Meeting Update 09.06
Both viscosity and resistivity have been hooked up in the code using operator splitting approach. The Hartmann flow module has been finished, but still require a functionality to calculate the proper analytical solution at any given time and do the comparison. The R-B module is also in the code now. For the resistivity module, I am trying to find a resistivity + hydro only test problem with analytic solution that does not require the rotating cylinder. The Hartmann flow requires viscosity and the R-B instability requires thermal flux so neither is resistive only.
Meeting Update
I am implementing the viscosity and resistivity :
The resistivity solver is similar to the talk I gave last week, which implements a scalar resistivity that depends on the local temperature. We can be more sophisticated by allowing the resistivity to be a tensor: remember, the field diffusivity across the flow velocity and along the flow velocity is different by a factor of 2. But I have not discovered yet any MHD code fully implement this complexity. The viscosity is calculated similarly. Currently, the scalar viscosity is considered. We can implement a viscosity tensor later, but it will also be slightly more complicated.
Both the viscosity and resistivity modules are currently finished, which computes the source term induced by these two physics processes at cell centers and face centers respectively. They also calculate a preferred subcycling time based on the CFL number. Although I have not decided how to implement the subcycling since as we discussed before, the energy flow induced by the resistive diffusion and viscous diffusion are likely ignored if we do subcyclilng only in the operator splitted diffusion equation.
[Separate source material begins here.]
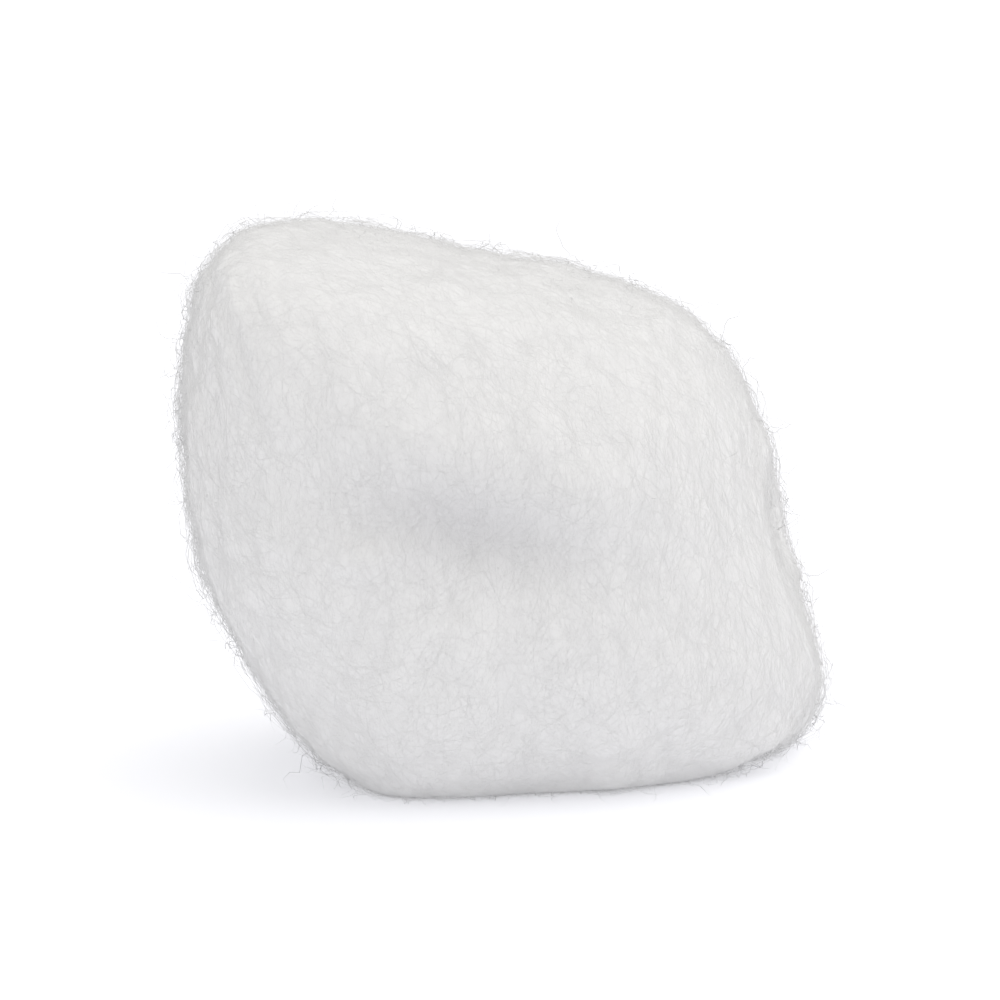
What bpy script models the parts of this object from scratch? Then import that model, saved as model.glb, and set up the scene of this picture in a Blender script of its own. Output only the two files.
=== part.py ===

If we just compare the hydro time step with these time steps, we can get the wanted temporal resolution for energy evolution, but that will mean a slower code.
The next step is to develop a coupling method to integrate these source terms into our MHD solver. I have discussed a bit of this with Jonathan last week. Hopefully we can get some thing running this week.
Also finished editing the paper. It is ready for submission now.
meeting update 0807
The resistive MHD is now in the code. I've added stuff to the project page on wiki. https://clover.pas.rochester.edu/trac/astrobear/wiki/AstroBearProjects/resistiveMHD
There are simulations and some discussion on it. This should be the basis of our upcoming magnetized cloud project, together with the force-free field stuff.
meeting update
I've been working on the RT problem and the implementation of the resistive MHD this weekend. I've also updated the project wiki page.
Magnetized Clump Project Page
I created a page for the magnetized cloud/clump project. I will be mainly talking about it in the meeting.